If you’re building a web application that uses cross-site authentication, embedded analytics, or any cross-site state, ITP has implications:

  • Third-party login widgets (Facebook Login, Google Sign-In) require using their official SDKs that implement the Storage Access API, which prompts users for permission.
  • Embedded analytics on a domain you control need to be implemented as first-party (same domain or subdomain), not loaded from the analytics provider’s domain.
  • Cross-site embeds that need user state (comment systems, shopping carts accessible from partner sites) need to implement the Storage Access API and handle the case where access is denied.

Apple’s WebKit Privacy Updates page is the authoritative source for current ITP behavior, and reading it chronologically tells the story of what closed when.

FAQ

Does Private Browsing in Safari use ITP? Yes.
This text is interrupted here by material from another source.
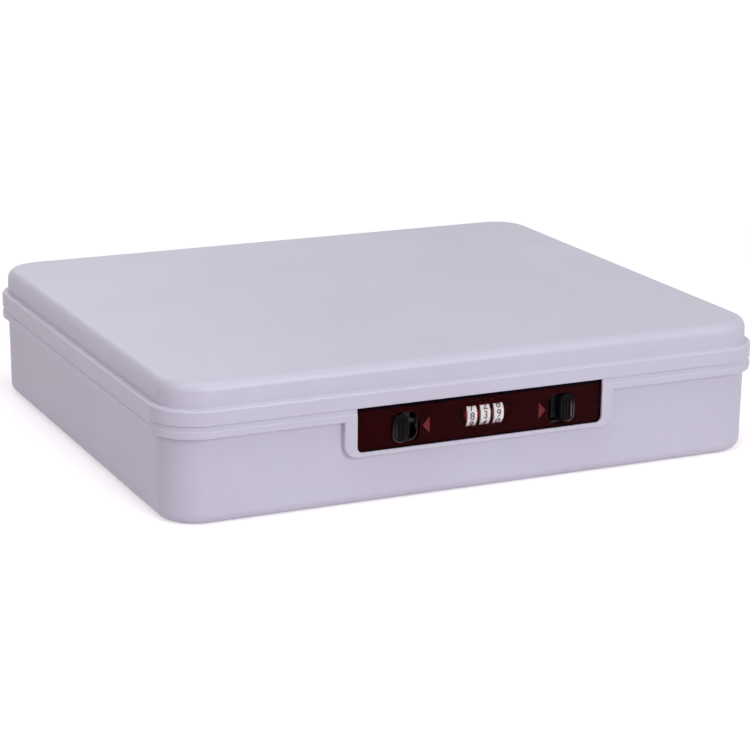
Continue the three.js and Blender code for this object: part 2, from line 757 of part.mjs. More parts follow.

ITP is active in Private Browsing mode. Additionally, in Safari 17+, each private tab is isolated — cookies from one private tab are not visible to another private tab in the same window.

Does ITP affect Google Analytics? Classic Google Analytics running through google-analytics.com as a third party is affected. GA4 in first-party mode (measurements routed through your own domain) is less affected — it acts as a first party for cookie purposes. The effectiveness of ITP against GA4 depends entirely on how it’s implemented.

Can I disable ITP? In Safari on Mac: Safari → Settings → Privacy → uncheck “Prevent cross-site tracking.” This disables ITP. On iOS, there is no UI toggle — ITP is always active in Safari on iOS.

Does ITP protect against fingerprinting? ITP specifically is not a fingerprinting protection. Safari has separate mitigations for canvas and other fingerprinting APIs, but they’re less aggressive than Firefox’s privacy.resistFingerprinting. Fingerprinting remains effective against Safari users.